I sat there, half paying attention to the conversation as it returned to the topic of Charlotte Danielson, half thinking about what I could possibly say to make them understand what was wrong with that scenario. Why does Jack have to pay the price for other students’ lack of basic human decency? And do we know whether or not Jack was aware that these kids were using him as a plaything for their own amusement? Because if he did, that would probably make him just as angry as the idea that chickens have three legs.
Ultimately the class ended, 15 minutes late because of the tangent, and I was left with the feeling “Somebody is WRONG
on the internet in real life!”
Of course, I didn’t expect everyone to suddenly embrace the philosophy of inclusive teaching when it probably goes against everything they’ve ever seen in their own lives as students, and in the case of the professor, as an educator. But at least in the case of Jack, I wish they could see that what the other students were doing was unacceptable and preventable.

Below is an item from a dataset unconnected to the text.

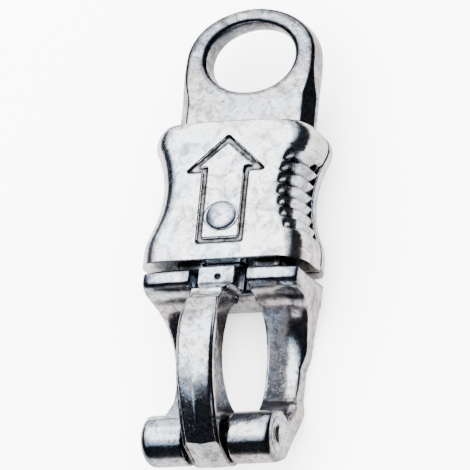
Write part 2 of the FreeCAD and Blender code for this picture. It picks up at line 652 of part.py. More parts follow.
def make_return_spring():
    """The spring in the shank slot that pushes the sleeve back over the tongue."""
    low = D["rivet_along"] + D["rivet_radius"] + D["wire_radius"] + 0.05
    high = D["spring_slot_high"] - D["wire_radius"] - 0.05
    height = high - low
    helix = Part.makeHelix(height / D["spring_turns"], height, D["spring_radius"])
    start = FreeCAD.Vector(D["spring_radius"], 0, 0)
    section = Part.Wire([Part.makeCircle(D["wire_radius"], start, FreeCAD.Vector(0, 1, 0))])
    coil = Part.Wire(helix.Edges).makePipeShell([section], True, True)
    spring = doc.addObject("Part::Feature", "Spring")
    spring.Label = "return_spring"
    spring.Shape = coil
    upright_to_along = FreeCAD.Rotation(FreeCAD.Vector(1, 0, 0), -90)
    spring.Placement = FreeCAD.Placement(FreeCAD.Vector(0, low, D["mid_level"]), upright_to_along)
    return spring


def check(parts):
    """Stop if any object of the document failed, or if a sub-part is not one sound solid."""
    for thing in doc.Objects:
        if "Invalid" in thing.State or "Error" in thing.State:
            raise RuntimeError(f"{thing.Name} failed: {thing.State}")
    for part in parts:
        shape = part.Shape
        if shape.isNull() or not shape.isValid() or len(shape.Solids) != 1:
            raise RuntimeError(part.Label + " is not one sound solid")


parts = [
    make_hook_body(),
    make_jaw(),
    make_sleeve_front(),
    make_sleeve_back(),
    make_sleeve_rivet(),
    make_hinge_pin(),
    make_return_spring(),
]
doc.recompute()
check(parts)

os.makedirs("parts", exist_ok=True)
for part in parts:
    part.Shape.exportStep(f"parts/{part.Label}.step")
    box = part.Shape.BoundBox
    print(f"{part.Label}: {part.Shape.Volume:.0f} mm3, X {box.XMin:.2f}..{box.XMax:.2f}, "
          f"Y {box.YMin:.2f}..{box.YMax:.2f}, Z {box.ZMin:.2f}..{box.ZMax:.2f}")
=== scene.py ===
import math

import bpy
import numpy as np
from mathutils import Matrix, Vector


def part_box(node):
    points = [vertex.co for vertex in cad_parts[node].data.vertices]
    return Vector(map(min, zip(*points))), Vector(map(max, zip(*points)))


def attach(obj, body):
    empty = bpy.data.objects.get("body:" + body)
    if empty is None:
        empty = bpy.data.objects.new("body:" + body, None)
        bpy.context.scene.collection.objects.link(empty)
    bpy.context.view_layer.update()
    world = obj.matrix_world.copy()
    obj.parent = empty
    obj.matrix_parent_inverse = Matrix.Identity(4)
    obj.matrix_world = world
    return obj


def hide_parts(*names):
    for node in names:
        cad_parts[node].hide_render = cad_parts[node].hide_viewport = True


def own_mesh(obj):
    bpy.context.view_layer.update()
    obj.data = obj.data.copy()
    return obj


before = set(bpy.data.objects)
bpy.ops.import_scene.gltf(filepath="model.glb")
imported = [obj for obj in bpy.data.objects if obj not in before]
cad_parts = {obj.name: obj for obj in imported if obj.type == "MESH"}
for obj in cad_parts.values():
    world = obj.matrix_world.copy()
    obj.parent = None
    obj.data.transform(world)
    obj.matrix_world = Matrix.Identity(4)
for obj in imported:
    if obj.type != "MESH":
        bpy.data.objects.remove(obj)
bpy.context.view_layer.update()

# A quick release panic snap hook, lying on its back. Sizes are in metres.
MM = 0.001
MID_LEVEL = 10.7 * MM
PARTING_LEVEL = 8.9 * MM
HALF_PLATE = 3.3 * MM
HINGE = Vector((0, -46.7, 13.2)) * MM
BARREL_RADIUS = 5.75 * MM
BARREL_HALF = 15.6 * MM
EYE_ALONG = 41.3 * MM
EYE_HALF, EYE_RISE = 15.6, 11.7            # outer ellipse of the eye, in millimetres
EYE_HOLE_HALF, EYE_HOLE_RISE = 10.3, 7.8   # its hole, in millimetres
SHANK_HALF = 16.1 * MM
FORK_TOP = -9.3 * MM
SHOULDER_FRONT = 19.4 * MM
RING_ALONG, RING_UP, RING_RADIUS = -30.7 * MM, 17.7 * MM, 13.5 * MM
SLEEVE_FRONT = 20.45 * MM
GRIP_MIDDLE, GRIP_REACH = 8.8 * MM, 8.8 * MM
SCENE = bpy.context.scene


# ---------------------------------------------------------------- mesh helpers

def link(piece):
    """Put an object in the scene."""
    SCENE.collection.objects.link(piece)
    return piece


def apply_modifiers(piece):
    """Turn an object's modifiers into its mesh."""
    graph = bpy.context.evaluated_depsgraph_get()
    mesh = bpy.data.meshes.new_from_object(piece.evaluated_get(graph))
    piece.modifiers.clear()
    piece.data = mesh
    return piece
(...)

If there were a Black girl who wore her hair natural, and all her classmates, whether non-Black or Black with straightened hair, teased her every day about her natural hair, would we just go “Oh well, kids are assholes! *Kanye shrug*”?
It was probably inaccurate of me to say that the Inclusive Teaching professor would have a heart attack if she heard what was said in my Intro to Art Ed class. I’m sure she’s used to hearing those types of things, as they are said quite often. I assume it isn’t terribly pleasant though, no matter how many times she hears it.
Another thing that occurred to me while I was writing this was to go look for my 8th grade yearbook. I found that in it, Section 13 is labelled as Section 14. I can’t remember now if the section was officially always called 14 and the mainstream students called it 13 just to be mean (and because the last numbered mainstream homeroom was Section 12, so 13 is what followed), or if it was Section 13 when I got to the school in 6th grade but the school changed it by the time I graduated three years later. I’m also wondering now if Section 14’s homeroom really was in the basement. Wouldn’t that be messed up?